HOPE UZODIMMA MAY HAVE CHANGED ALL THAT!
Even though the full reasons is yet to be given and we earnestly wait for it, but from what was reported, the Supreme Court is said to have frowned at the rejection of the result sheets as produced by the police that participated in the election and which tendered their results sheets as given to them by INEC officers.

To the eternal glory of God and to the survival of electoral democracy in Nigeria, the sound of the drum has changed suddenly and the dancers are now required to alter their dancing steps accordingly. In a decision that appears unprecedented, the Supreme Court of Nigeria held in the recent case of Hope Uzodimma V Emeka Ihedioha that RESULT SHEETS TENDERED BY A SINGLE POLICEMAN OVER SEVERAL POLING UNITS IS ADMISSIBLE AND ENJOYS PROBATIVE VALUE OF THE COURTS. Let someone ALLELEUYAH!

I participated in an Election Petition matter recently with some senior lawyers where INEC certified result sheets (EC8B) which is a summation of all the result sheets of the various poling units gathered from EC8A tendered to the Election Tribunal through Agents of the Petitioner at the Local Government level were regarded as mere “dumping” as the Presiding Officers or agents of the poling units were not called. We felt that this decision by the tribunal following the precedent already established by the Apex Court was harsh and does not accord with logic.

For emphasis, these results in EC8B are INEC certified result sheets, meaning that they were computed from EC8A also from INEC. The question should be why do I need to go and produce the agents of the poling units or the Presiding Officer of INEC to tender the EC8A forms individually before the court can accord probative value to the documentary evidence in that election? It is an unnecessary burden that does not accord to law, logic and Justice.

Therefore the recent decision in Hope Uzodimma V Emeka Ihedioha where the Supreme Court accepted the INEC result sheets of the various poling units from a single policeman as reported in the newspapers to me is a healthy legal development that has altered the course of events in our legal jurisprudence over Electoral Matters and will certainly reduce the burden hitherto placed on Petitioners in challenging election result declarations by INEC.
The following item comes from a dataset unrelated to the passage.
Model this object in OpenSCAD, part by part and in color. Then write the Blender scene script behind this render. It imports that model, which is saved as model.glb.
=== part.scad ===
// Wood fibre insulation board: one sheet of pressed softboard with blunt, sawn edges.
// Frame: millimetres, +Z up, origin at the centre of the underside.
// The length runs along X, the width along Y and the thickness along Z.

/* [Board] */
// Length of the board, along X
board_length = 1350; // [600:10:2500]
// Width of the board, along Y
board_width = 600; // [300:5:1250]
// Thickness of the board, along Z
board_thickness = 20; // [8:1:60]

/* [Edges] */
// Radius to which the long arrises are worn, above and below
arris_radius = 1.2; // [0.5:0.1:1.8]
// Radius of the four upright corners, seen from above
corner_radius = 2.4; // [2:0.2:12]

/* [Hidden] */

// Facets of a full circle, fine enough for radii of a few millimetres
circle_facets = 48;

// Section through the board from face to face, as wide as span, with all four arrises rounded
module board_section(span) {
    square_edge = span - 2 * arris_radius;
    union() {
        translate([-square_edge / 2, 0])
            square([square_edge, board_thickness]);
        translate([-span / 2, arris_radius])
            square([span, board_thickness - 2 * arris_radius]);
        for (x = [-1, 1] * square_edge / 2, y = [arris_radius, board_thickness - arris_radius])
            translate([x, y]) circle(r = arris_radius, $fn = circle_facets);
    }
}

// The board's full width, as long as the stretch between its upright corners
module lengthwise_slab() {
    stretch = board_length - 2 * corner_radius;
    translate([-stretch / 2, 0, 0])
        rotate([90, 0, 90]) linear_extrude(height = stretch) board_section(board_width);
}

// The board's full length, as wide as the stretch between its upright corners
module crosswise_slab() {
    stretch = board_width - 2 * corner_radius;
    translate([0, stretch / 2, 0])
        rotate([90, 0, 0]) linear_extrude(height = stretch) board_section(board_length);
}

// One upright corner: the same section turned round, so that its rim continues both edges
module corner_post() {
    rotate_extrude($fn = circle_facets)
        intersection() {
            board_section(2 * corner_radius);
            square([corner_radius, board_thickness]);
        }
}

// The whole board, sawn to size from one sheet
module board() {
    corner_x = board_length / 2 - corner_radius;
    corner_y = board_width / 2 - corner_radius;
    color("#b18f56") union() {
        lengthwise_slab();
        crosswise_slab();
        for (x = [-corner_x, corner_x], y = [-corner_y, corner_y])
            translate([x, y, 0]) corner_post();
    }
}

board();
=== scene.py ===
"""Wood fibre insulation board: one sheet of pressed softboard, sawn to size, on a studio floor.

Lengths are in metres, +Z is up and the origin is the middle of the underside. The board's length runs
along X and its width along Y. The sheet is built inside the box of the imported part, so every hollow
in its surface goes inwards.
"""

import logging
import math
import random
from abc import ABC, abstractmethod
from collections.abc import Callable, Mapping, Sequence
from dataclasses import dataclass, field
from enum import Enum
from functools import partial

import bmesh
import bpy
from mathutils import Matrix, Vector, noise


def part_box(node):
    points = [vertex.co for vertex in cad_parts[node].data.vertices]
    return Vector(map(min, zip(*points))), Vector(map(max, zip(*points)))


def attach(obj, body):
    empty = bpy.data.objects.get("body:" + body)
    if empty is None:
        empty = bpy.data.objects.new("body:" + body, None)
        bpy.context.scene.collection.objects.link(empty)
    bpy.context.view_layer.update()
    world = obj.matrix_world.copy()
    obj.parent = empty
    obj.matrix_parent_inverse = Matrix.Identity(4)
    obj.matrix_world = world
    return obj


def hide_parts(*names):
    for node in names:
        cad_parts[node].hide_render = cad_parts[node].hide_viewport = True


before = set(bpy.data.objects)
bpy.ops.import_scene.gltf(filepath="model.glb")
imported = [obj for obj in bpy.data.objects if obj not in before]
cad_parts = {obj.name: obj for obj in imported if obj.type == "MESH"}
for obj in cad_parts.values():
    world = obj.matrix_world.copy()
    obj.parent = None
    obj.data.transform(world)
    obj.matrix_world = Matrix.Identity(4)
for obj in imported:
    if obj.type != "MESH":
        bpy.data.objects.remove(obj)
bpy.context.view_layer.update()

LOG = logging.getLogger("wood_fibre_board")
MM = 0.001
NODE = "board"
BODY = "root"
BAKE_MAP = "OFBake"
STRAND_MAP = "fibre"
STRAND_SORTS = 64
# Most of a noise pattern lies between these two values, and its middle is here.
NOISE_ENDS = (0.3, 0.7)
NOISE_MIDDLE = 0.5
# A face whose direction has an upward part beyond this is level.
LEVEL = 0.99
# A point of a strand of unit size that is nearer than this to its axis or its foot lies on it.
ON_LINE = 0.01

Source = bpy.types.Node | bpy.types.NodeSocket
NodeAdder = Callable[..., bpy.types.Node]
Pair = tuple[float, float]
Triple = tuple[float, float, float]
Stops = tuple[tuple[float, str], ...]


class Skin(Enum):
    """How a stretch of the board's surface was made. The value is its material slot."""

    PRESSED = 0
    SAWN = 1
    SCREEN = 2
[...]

However the newspaper did not tell us whether the result sheets as tendered by the policeman was signed by the Presiding Officers and the Poling Agents of the various political parties. If they were signed by them, then there is nothing wrong in the said admission. I have participated in an election petition matter where INEC deliberately refused to certify their result sheets as requested by the legal team of the Petitioner. If that is the case, it will be very unjust and unlawful to refuse to accept the result sheets from the security agencies who by law are required to obtain copies of all poling units results during all national elections.

CONCLUSION.

HOPE UZODIMMA’s case hopefully has altered for good our electoral jurisprudence on admissibility and assignment of probative value to documentary evidence(Result Sheets of INEC) during election petition matters. It is for good indeed. A heavy burden has been removed from the shoulders of Legal Team of various Petitioners who under tremendous pressure with limited time at their disposal are required to call several witnesses albeit unnecessary when a single person could have tended all the documents at once, moreso when such documents are certified by INEC with presumption of regularity that goes with it. THIS IS A TRIUMPH OF SUBSTANTIAL JUSTICE OVER MERE TECHNICALITY. A day is coming and that day is almost here when the burden of proving SUBSTANTIAL COMPLIANCE IN CONDUCTING ELECTION MATTERS WILL SHIFT TO INEC, THE UMPIRE.

In arriving at this conclusion, I did not look into the other arguments by legal pundits that the decision of the Supreme Court was absurd on the ground that the figures added to the result of Hope Uzodimma were more than the Accredited Voters in the said 388 poling units. I advise that patience should be exercised over this until the fuller reasons for this decision is made public by the Supreme Court. It shall be well with NIGERIA.

MR M. ONYEKACHI UBANI (MOU) ESQ, LAGOS-BASED LEGAL PRACTITIONER.